HOUSTON, Feb. 13, 2013 /PRNewswire/ -- C&J Energy Services, Inc. (NYSE: CJES) today reported net income of $30.4 million, or $0.56 per diluted share, for the fourth quarter of 2012.  Net income was $53.4 million, or $1.00 per diluted share, in the fourth quarter of 2011 and $49.3 million, or $0.91 per diluted share, in the third quarter of 2012.  Adjusted net income(1) for the fourth quarter of 2012 was $35.2 million, or $0.65 per diluted share(2), excluding a $3.8 million after-tax ($0.07 per diluted share) one-time charge related to a legal settlement with a former equity holder and also excluding additional income tax expense associated with a true-up of our effective tax rate for the prior three quarters ($0.02 per diluted share). Adjusted net income for the fourth quarter of 2011 was $49.9 million, or $0.93 per diluted share, excluding a one-time cumulative beneficial tax adjustment of $3.5 million associated with certain qualifying federal income tax deductions recognized in the fourth quarter of 2011 ($0.07 per diluted share).

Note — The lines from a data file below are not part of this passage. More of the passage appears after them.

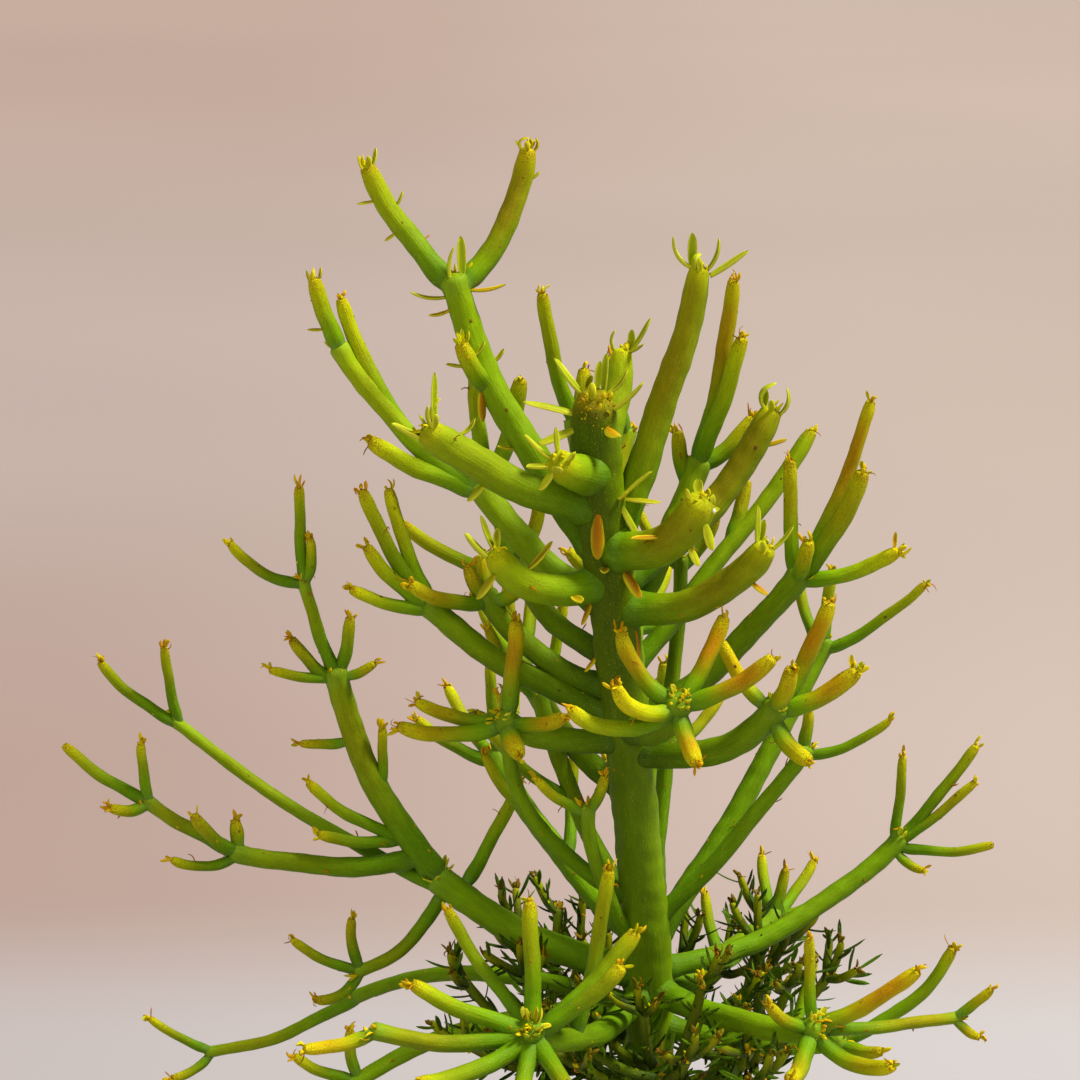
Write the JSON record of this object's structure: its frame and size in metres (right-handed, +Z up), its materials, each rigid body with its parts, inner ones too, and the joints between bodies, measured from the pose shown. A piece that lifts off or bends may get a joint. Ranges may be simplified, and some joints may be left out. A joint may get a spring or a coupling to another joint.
{
  "type": "potted pencil-stem euphorbia",
  "caption": "Upright succulent with whorled pencil-thin green stems, tiny leaves at the tips and a thick trunk, growing in a round clay pot.",
  "frame": {"origin": "middle of the pot's flat foot, on the surface it stands on", "axes": "+Z up along the trunk, -Y towards the plant's front, +X to its right as seen from the front"},
  "size_m": [0.2354, 0.1738, 0.4012],
  "materials": {
    "clay": "matte unglazed",
    "potting_mix": "loose, matte and damp",
    "trunk_skin": "waxy, slightly rough",
    "stem_skin": "waxy satin",
    "leaf_skin": "waxy satin"
  },
  "bodies": {
    "root": {"crown_back": "stem_skin", "crown_back_right": "stem_skin", "crown_far_right": "stem_skin", "crown_front_left": "stem_skin", "crown_front_right": "stem_skin", "crown_front_stub": "stem_skin", "crown_left": "stem_skin", "crown_left_back": "stem_skin", "crown_right": "stem_skin", "crown_right_back": "stem_skin", "crown_stub_back": "stem_skin", "crown_tall_left": "stem_skin", "crown_tall_right": "stem_skin", "leaves_front_left": "leaf_skin", "leaves_front_right": "leaf_skin", "leaves_front_stub": "leaf_skin", "leaves_left": "leaf_skin", "leaves_left_back": "leaf_skin", "leaves_middle_right": "leaf_skin", "leaves_right": "leaf_skin", "leaves_right_back": "leaf_skin", "leaves_stub_back": "leaf_skin", "leaves_tall_left_top": "leaf_skin", "leaves_tall_left_twig": "leaf_skin", "leaves_tall_right": "leaf_skin", "leaves_trunk_top": "leaf_skin", "low_back": "stem_skin", "low_back_left": "stem_skin", "low_back_right": "stem_skin", "low_front": "stem_skin", "low_front_left": "stem_skin", "low_front_right": "stem_skin", "low_left": "stem_skin", "low_left_droop": "stem_skin", "low_left_hook": "stem_skin", "low_right": "stem_skin", "low_right_back": "stem_skin", "low_right_lower": "stem_skin", "low_right_slim": "stem_skin", "middle_back": "stem_skin", "middle_back_left": "stem_skin", "middle_back_right": "stem_skin", "middle_far_left": "stem_skin", "middle_front": "stem_skin", "middle_left": "stem_skin", "middle_left_lower": "stem_skin", "middle_left_upper": "stem_skin", "middle_right": "stem_skin", "middle_right_back": "stem_skin", "pot": "clay", "shoot_front": "stem_skin", "shoot_left": "stem_skin", "shoot_left_back": "stem_skin", "shoot_right": "stem_skin", "soil": "potting_mix", "trunk": "trunk_skin", "under_back": "stem_skin", "under_front": "stem_skin", "under_left": "stem_skin", "under_right": "stem_skin"}
  },
  "joints": []
}
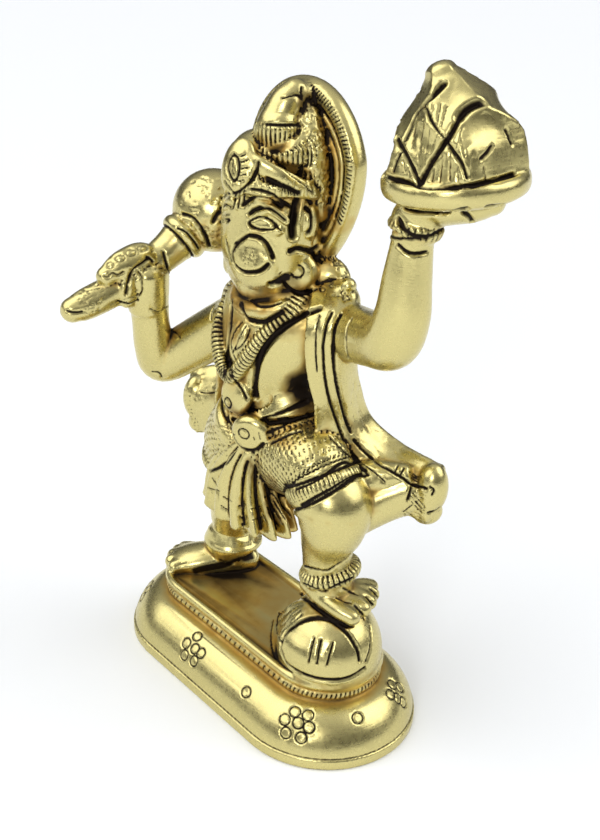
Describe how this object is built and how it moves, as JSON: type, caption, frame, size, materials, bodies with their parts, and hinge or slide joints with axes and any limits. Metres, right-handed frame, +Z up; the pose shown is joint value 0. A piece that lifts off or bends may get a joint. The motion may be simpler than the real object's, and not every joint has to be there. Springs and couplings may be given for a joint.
{
  "type": "hanuman figure",
  "caption": "Small cast brass Hanuman striding on an oval plinth, a mountain raised in one hand, a mace on the other shoulder and a foot on a demon's head.",
  "frame": {"origin": "middle of the plinth's flat underside", "axes": "+Z up, X along the plinth with the raised left hand on +X, the figure faces -Y"},
  "size_m": [0.075, 0.0429, 0.1143],
  "materials": {
    "brass": "polished yellow brass with dark brown patina in the carved lines and recesses"
  },
  "bodies": {
    "root": {"hanuman_figure": "brass"}
  },
  "joints": []
}
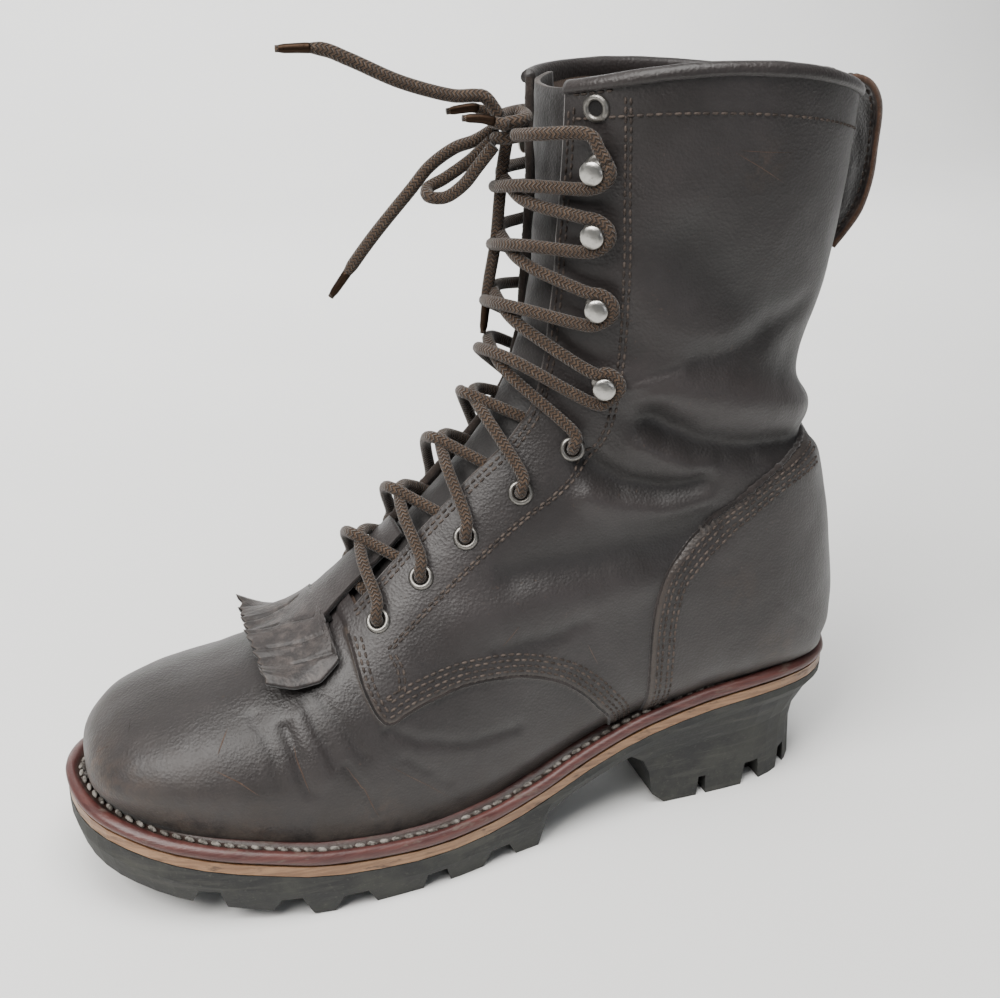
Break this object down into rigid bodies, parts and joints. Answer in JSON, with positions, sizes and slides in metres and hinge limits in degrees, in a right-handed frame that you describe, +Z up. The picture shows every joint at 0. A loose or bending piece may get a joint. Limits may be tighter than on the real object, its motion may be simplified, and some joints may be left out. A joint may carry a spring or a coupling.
{
  "type": "logger boot",
  "caption": "Tall lace-up leather logger boot with a high lugged heel, welted sole, kiltie tongue, rolled collar, rear pull loop and loosely tied laces.",
  "frame": {"origin": "middle of the heel's flat rest face, on the floor", "axes": "+X to the toe, +Y to the outer side of this left boot, +Z up"},
  "size_m": [0.3122, 0.1094, 0.298],
  "materials": {
    "boot_leather": "oiled, scuffed",
    "lace_cord": "braided",
    "sole_rubber": "dusty matte",
    "midsole_leather": "sanded edge",
    "welt_leather": "waxed edge",
    "insole_leather": "plain",
    "fitting_metal": "worn nickel"
  },
  "bodies": {
    "root": {"collar_binding": "boot_leather", "eyelet_inner_1": "fitting_metal", "eyelet_inner_2": "fitting_metal", "eyelet_inner_3": "fitting_metal", "eyelet_inner_4": "fitting_metal", "eyelet_inner_5": "fitting_metal", "eyelet_inner_6": "fitting_metal", "eyelet_outer_1": "fitting_metal", "eyelet_outer_2": "fitting_metal", "eyelet_outer_3": "fitting_metal", "eyelet_outer_4": "fitting_metal", "eyelet_outer_5": "fitting_metal", "eyelet_outer_6": "fitting_metal", "heel_counter": "boot_leather", "hook_inner_1": "fitting_metal", "hook_inner_2": "fitting_metal", "hook_inner_3": "fitting_metal", "hook_inner_4": "fitting_metal", "hook_outer_1": "fitting_metal", "hook_outer_2": "fitting_metal", "hook_outer_3": "fitting_metal", "hook_outer_4": "fitting_metal", "insole": "insole_leather", "kiltie": "boot_leather", "lace_crossings": "lace_cord", "lace_end_hanging": "lace_cord", "lace_end_long": "lace_cord", "lace_end_lower": "lace_cord", "lace_end_short": "lace_cord", "lace_end_tipped": "lace_cord", "lace_knot": "lace_cord", "lace_loop": "lace_cord", "lace_riser_inner": "lace_cord", "lace_riser_outer": "lace_cord", "midsole": "midsole_leather", "outsole": "sole_rubber", "pull_loop": "boot_leather", "tongue": "boot_leather", "upper": "boot_leather", "welt": "welt_leather"}
  },
  "joints": []
}
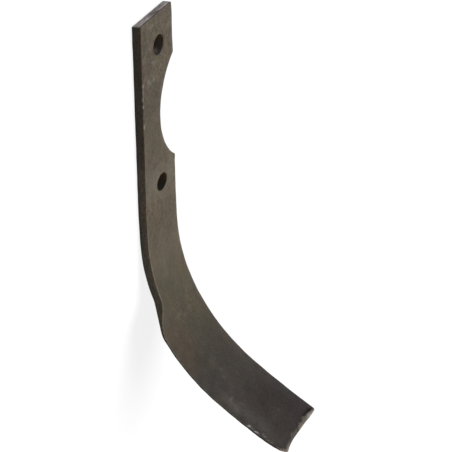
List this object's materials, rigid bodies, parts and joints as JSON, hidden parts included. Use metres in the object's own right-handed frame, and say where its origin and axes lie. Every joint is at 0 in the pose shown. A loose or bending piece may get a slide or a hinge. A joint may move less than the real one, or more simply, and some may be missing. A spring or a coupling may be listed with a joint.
{
  "type": "rotary tiller blade",
  "caption": "Steel bar blade with bolt holes and a round rotor notch at its flat end and an upturned, thin-lipped wing that cuts and throws soil on a tiller rotor.",
  "frame": {"origin": "midway between the bolt holes, on the mounting face", "axes": "+X along the flat shank towards the wing, +Y towards the notched edge, +Z out of the hollow front face, so the wing curls up"},
  "size_m": [0.2913, 0.0533, 0.112],
  "materials": {
    "scaled_steel": "dark hot-rolled mill scale, semi-matt, bare metal at chipped edges and at the sheared tip"
  },
  "bodies": {
    "root": {"tiller_blade": "scaled_steel"}
  },
  "joints": []
}
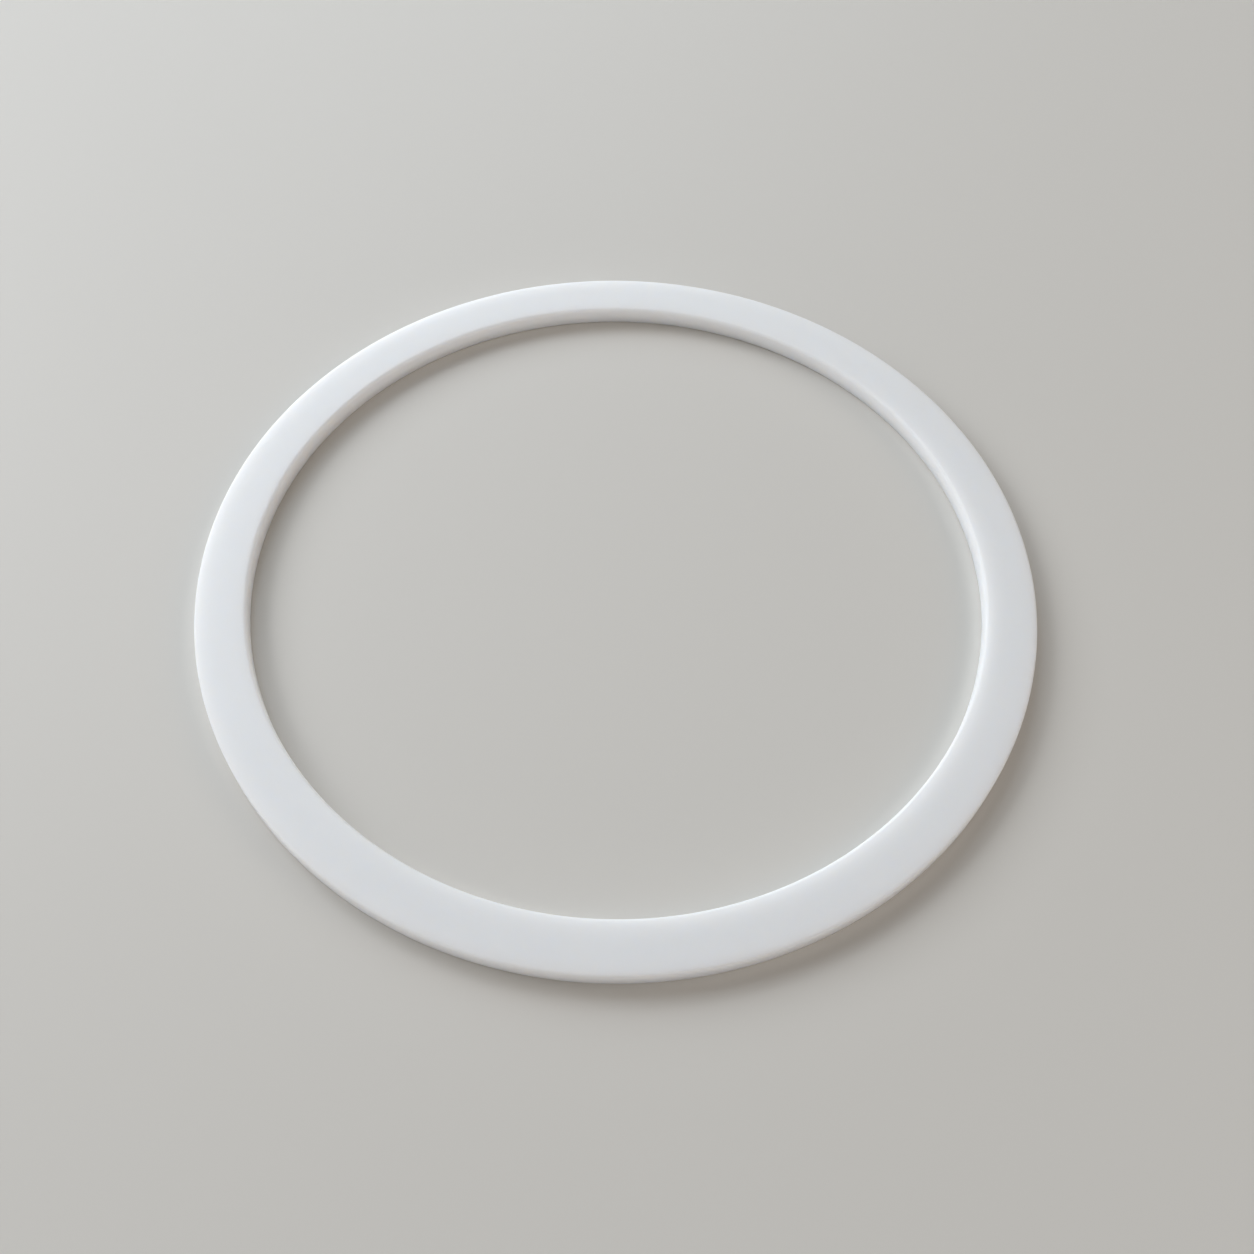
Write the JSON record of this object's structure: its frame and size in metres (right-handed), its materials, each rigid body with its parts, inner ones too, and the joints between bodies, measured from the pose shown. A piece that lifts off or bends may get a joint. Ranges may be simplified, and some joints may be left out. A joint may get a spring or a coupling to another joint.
{
  "type": "ptfe ring",
  "caption": "Flat white PTFE sealing ring: a thin, narrow, one-piece annulus with a wide round bore, two flat sealing faces and softly broken edges.",
  "frame": {"origin": "middle of the bore on the back face, which the ring lies on", "axes": "+Z along the bore, from the back face to the front face; the ring is alike all round, so X and Y are any two directions across it"},
  "size_m": [0.1, 0.1, 0.0025],
  "materials": {
    "ptfe": "smooth, waxy satin white, slightly translucent"
  },
  "bodies": {
    "root": {"sealing_ring": "ptfe"}
  },
  "joints": []
}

Total revenue for the fourth quarter of 2012 was $286.3 million, an increase of 30% compared to $220.1 million for the fourth quarter of 2011 and down 7% compared to $307.8 million for the third quarter of 2012.  The increase in revenue from the prior year quarter was attributable to the addition of our wireline business in June 2012 as well as the investments we made in hydraulic fracturing and coiled tubing equipment.  Adjusted EBITDA(1) for the fourth quarter of 2012 was $70.9 million, compared to $86.2 million for the fourth quarter of 2011 and $89.1 million for the third quarter of 2012. The decrease in revenue and Adjusted EBITDA from the third quarter of 2012 resulted from lower activity levels due to year end operator budget constraints and a seasonal slowdown.

"Although the fourth quarter was very challenging, we achieved strong results, further demonstrating our ability to execute successfully in a difficult environment," commented Josh Comstock, Chairman and Chief Executive Officer.  "I'm even more proud of the progress we made in 2012 on a number of strategic initiatives, including expanding geographically, diversifying into new service lines, making technological advancements and achieving cost savings.  We diversified geographically by expanding our domestic presence into a number of oil-rich basins.  We started 2012 with the bulk of our operations in Texas, Louisiana and Oklahoma, and we now have equipment deployed across nine states.  We intend to continue to broaden our domestic footprint while also pursuing targeted international expansion.  

"With the acquisition of Casedhole Solutions, we further diversified our service offerings and established a full set of complementary best-in-class completion services.  We have increased market share and improved spot utilization through the cross-selling efforts of our marketing team.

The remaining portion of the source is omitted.